Representation of vertical atmospheric structures by radio occultation (RO) observations – Comparison of high resolution RO and radiosonde profiles

It is known that GPS RO represents the vertical atmospheric structure with resolution better than many other remote sensing methods. Inversion of GPS RO data in geometric optics (GO) approximation allows the Fresnel resolution (~0.5-1.5 km) while wave optics (WO) methods allow the sub-Fresnel resolution (~0.1 km). However, these resolutions may be achieved under the assumption of local spherical symmetry or, at least, significant anisotropy of the atmospheric structures. On average, this assumption applies better for large-scale than for small-scale structures. Also, RO data are affected by observational noise (including the small-scale ionospheric residuals) which additionally degrades representation of the small-scale atmospheric structures.
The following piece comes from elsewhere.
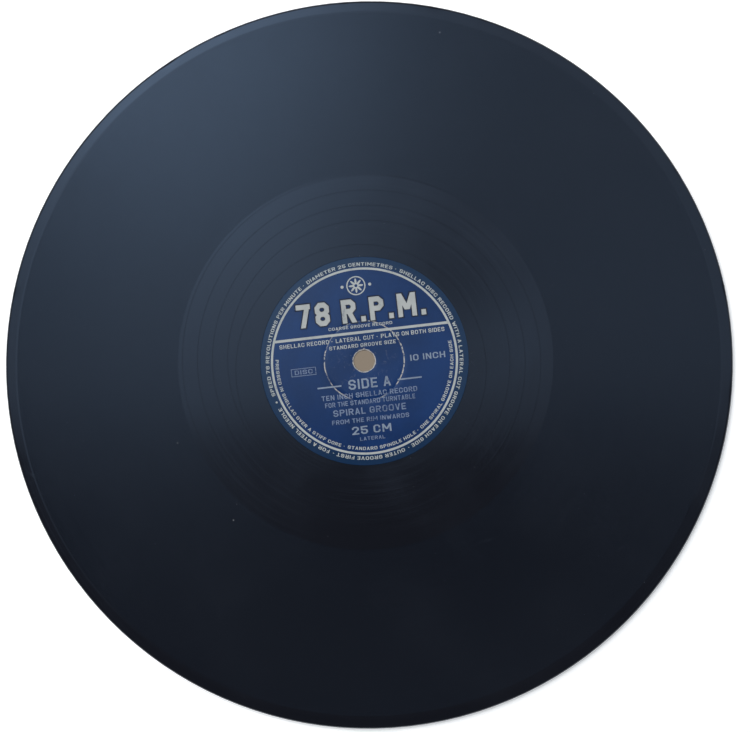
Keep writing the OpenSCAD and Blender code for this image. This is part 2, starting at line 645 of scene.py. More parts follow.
def joined(shapes):
    """Several shapes as one set of points and triangles."""
    starts = np.cumsum([0] + [len(points) for points, _ in shapes[:-1]])
    points = np.concatenate([points for points, _ in shapes])
    return points, np.concatenate([faces + start for (_, faces), start in zip(shapes, starts)])


def moved(shape, x, y):
    """The same shape, x and y further on."""
    return shape[0] + [x, y, 0], shape[1]


def bent(shape, radius, middle, inward):
    """A level line of type bent round the axis, with the tops of its letters turned out or in.

    A point's distance along the line becomes an angle, and its height is added to the radius or
    taken from it.
    """
    points, faces = shape
    sign = 1 if inward else -1
    angles = math.radians(middle) + sign * points[:, 0] / radius
    radii = radius - sign * points[:, 1]
    return np.stack([radii * np.cos(angles), radii * np.sin(angles), points[:, 2]], 1), faces


def dot_strip(radius, steps):
    """A small round dot, as a ring whose inner edge is the centre."""
    return ring_strip(radius, 0, steps)


def alphabet():
    """Strokes and slants of each plain block letter in a unit box, its rounds cut off as short corners.

    A stroke is a line of (x, y) points, and a slant is a foot and a head whose ends are cut level.
    x and y are how far a cut-off corner reaches along the letter's width and height.
    """
    x = 0.28
    y = 0.15
    stem = [(0, 0), (0, 1)]
    far_stem = [(1, 0), (1, 1)]
    head = [(0, 1), (1, 1)]
    foot = [(0, 0), (1, 0)]
    top_bowl = [(1 - x, 1), (1, 1 - y), (1, 0.5 + y), (1 - x, 0.5)]
    low_bowl = [(1 - x, 0.5), (1, 0.5 - y), (1, y), (1 - x, 0)]
    left_side = [(1 - x, 1), (x, 1), (0, 1 - y), (0, y), (x, 0), (1 - x, 0), (1, y)]
    ring = [*left_side, (1, 1 - y), (1 - x, 1)]
    hook = [(x, 0), (0, y), (0, 0.22)]
    middle = [(0, 0.5), (0.85, 0.5)]
    top_hook = [(1, 0.78), (1, 1 - y), (1 - x, 1), (x, 1), (0, 1 - y), (0, 0.5 + y), (x, 0.5)]
    two_head = [(0, 0.78), (0, 1 - y), (x, 1), (1 - x, 1), (1, 1 - y), (1, 0.62)]
    left_vee = [((0.25, 0), (0, 1)), ((0.25, 0), (0.5, 0.8))]
    right_vee = [((0.75, 0), (0.5, 0.8)), ((0.75, 0), (1, 1))]
    return {
        "A": ([[(0.25, 0.25), (0.75, 0.25)]], [((0, 0), (0.5, 1)), ((1, 0), (0.5, 1))]),
        "B": ([stem, [(0, 1), *top_bowl, (0, 0.5)], [(0, 0.5), *low_bowl, (0, 0)]], []),
        "C": ([[(1, 0.72), (1, 1 - y), *left_side, (1, 0.28)]], []),
        "D": ([stem, [(0, 1), (1 - x, 1), (1, 1 - y), (1, y), (1 - x, 0), (0, 0)]], []),
        "E": ([stem, head, middle, foot], []),
        "F": ([stem, head, middle], []),
        "G": ([[(1, 0.72), (1, 1 - y), *left_side, (1, 0.45), (0.55, 0.45)]], []),
        "H": ([stem, far_stem, [(0, 0.5), (1, 0.5)]], []),
        "I": ([stem], []),
        "K": ([stem], [((0.05, 0.35), (1, 1)), ((1, 0), (0.35, 0.6))]),
        "L": ([stem, foot], []),
        "M": ([stem, far_stem], [((0.5, 0.3), (0, 1)), ((0.5, 0.3), (1, 1))]),
        "N": ([stem, far_stem], [((1, 0), (0, 1))]),
        "O": ([ring], []),
        "P": ([stem, [(0, 1), *top_bowl, (0, 0.5)]], []),
        "R": ([stem, [(0, 1), *top_bowl, (0, 0.5)]], [((1, 0), (0.5, 0.5))]),
        "S": ([[*top_hook, *low_bowl, *hook]], []),
        "T": ([head, [(0.5, 0), (0.5, 1)]], []),
        "U": ([[(0, 1), (0, y), (x, 0), (1 - x, 0), (1, y), (1, 1)]], []),
        "V": ([], [((0.5, 0), (0, 1)), ((0.5, 0), (1, 1))]),
        "W": ([], [*left_vee, *right_vee]),
        "X": ([], [((0, 0), (1, 1)), ((1, 0), (0, 1))]),
        "Y": ([[(0.5, 0), (0.5, 0.45)]], [((0.5, 0.4), (0, 1)), ((0.5, 0.4), (1, 1))]),
        "Z": ([head, foot], [((0, 0), (1, 1))]),
        "0": ([ring], []),
        "1": ([stem], []),
        "2": ([two_head, foot], [((0, 0.05), (1, 0.64))]),
        "5": ([[(1, 1), (0, 1), (0, 0.56), (1 - x, 0.56), (1, 0.56 - y), (1, y), (1 - x, 0), *hook]], []),
        "7": ([head], [((0.35, 0), (1, 1))]),
        "8": ([
            [(x, 0.5), (0, 0.5 + y), (0, 1 - y), (x, 1), *top_bowl, (x, 0.5)],
            [*low_bowl, (x, 0), (0, y), (0, 0.5 - y), (x, 0.5), (1 - x, 0.5)],
        ], []),
        ".": ([[(0, 0), (0, 0.02)]], []),
        "-": ([[(0, 0.5), (0.2, 0.5)]], []),
    }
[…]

In previous studies of gravity waves, Tsuda et al. [2011] applied the WO inversions up to 30 km by reporting results better than with GO. In this study, by we attempted to answer a general question: down to what scale the GPS RO realistically represents the vertical atmospheric structure in the UTLS. For this purpose, we compared temperatures retrieved by WO from GPS RO with those from high resolution radiosondes, by testing different approaches for the ionospheric correction (including the use of L2C). By applying the high-pass filtering and calculating the cross-correlation functions, we found that the smallest cut-off vertical scale, which results in the correlation coefficient of 0.5 for some occultations, is about 0.5 km. This can be considered as the practical (representative) resolution of the GPS RO in the UTLS.